Barley - essential to Scottish agriculture and whisky.
Barley - essential to Scottish agriculture and whisky.

Scotch whisky industry leaders may have good cause to toast UK Government negotiators today.

The promise that tariffs on their members’ exports to Australia will be removed as part of a new post-Brexit trade deal is excellent news for a key sector with a strong lobbying voice.

Scotland shipped £126 million worth of bottles down under last year and trade between the two countries has doubled in the last year, making Australia our eighth biggest whisky market.

A great result for one Scottish industry then, and little wonder Boris Johnson was so anxious to declare “a new dawn in the UK’s relationship with Australia”.

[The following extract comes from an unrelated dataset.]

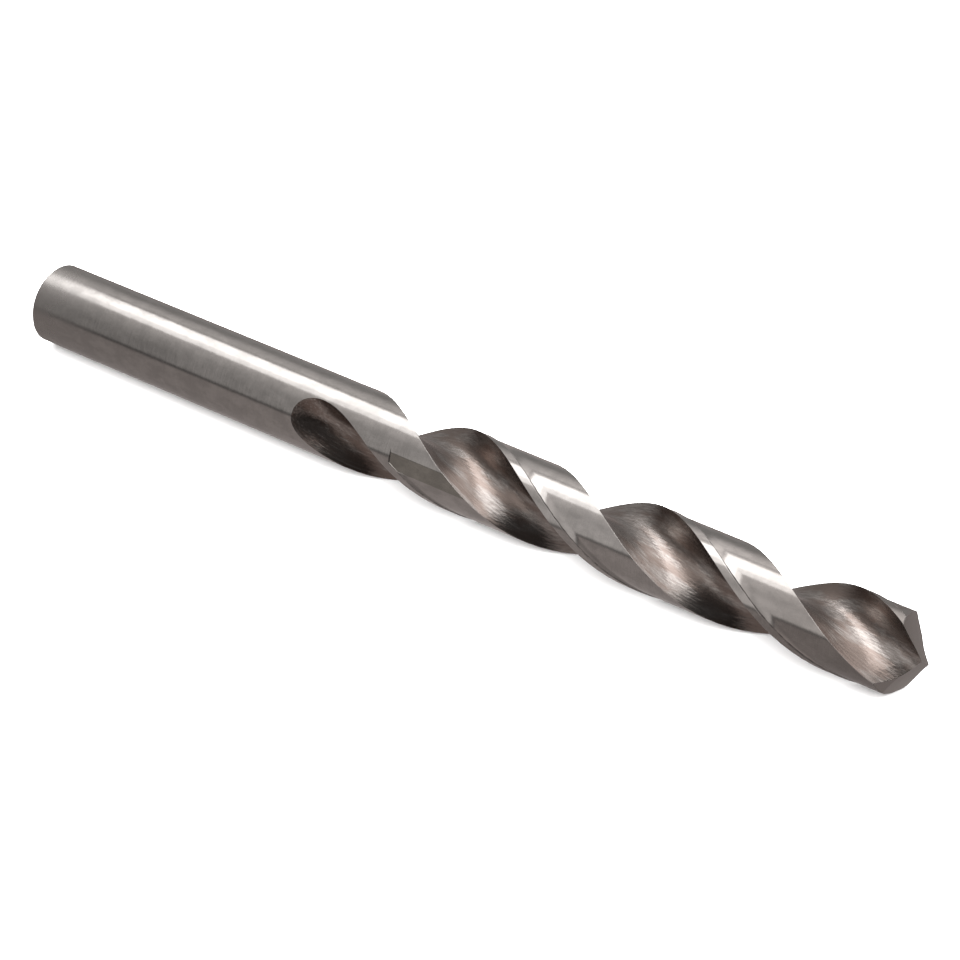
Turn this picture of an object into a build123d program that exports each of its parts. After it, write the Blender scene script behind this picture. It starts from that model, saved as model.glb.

But that’s just one side of the story.

Lest anyone become too intoxicated with the success of this deal and what it says for the PM’s image of “global Britain at its best”, spare a thought for another sector – one that is crucial to Scotland and employs thousands of people across Tayside and Fife.

Anxious times for agriculture

Farmers’ leaders have been voicing their concerns about what the package might mean to them for some time and are now demanding to see the details of what has been agreed on their behalf.

For them, the fear is that animal welfare standards will be trashed and small family-run firms will face ruin as they struggle to compete with cheap food imports from Australian farms which are permitted to use hormones, pesticides and feed additives that are banned in the UK.

Australian beef producers work to different welfare standards.

A 15 year cap on tariff-free imports may sound like a long time in politics. It’s a drop in the ocean to families whose connection to the land can be counted in generations and whose future livelihoods are dependent on it.

As the first free trade agreement to be struck by the UK Government since Brexit, there is a lot riding on this deal.

Whether it should be viewed through a glass half full or a glass half empty remains to be seen.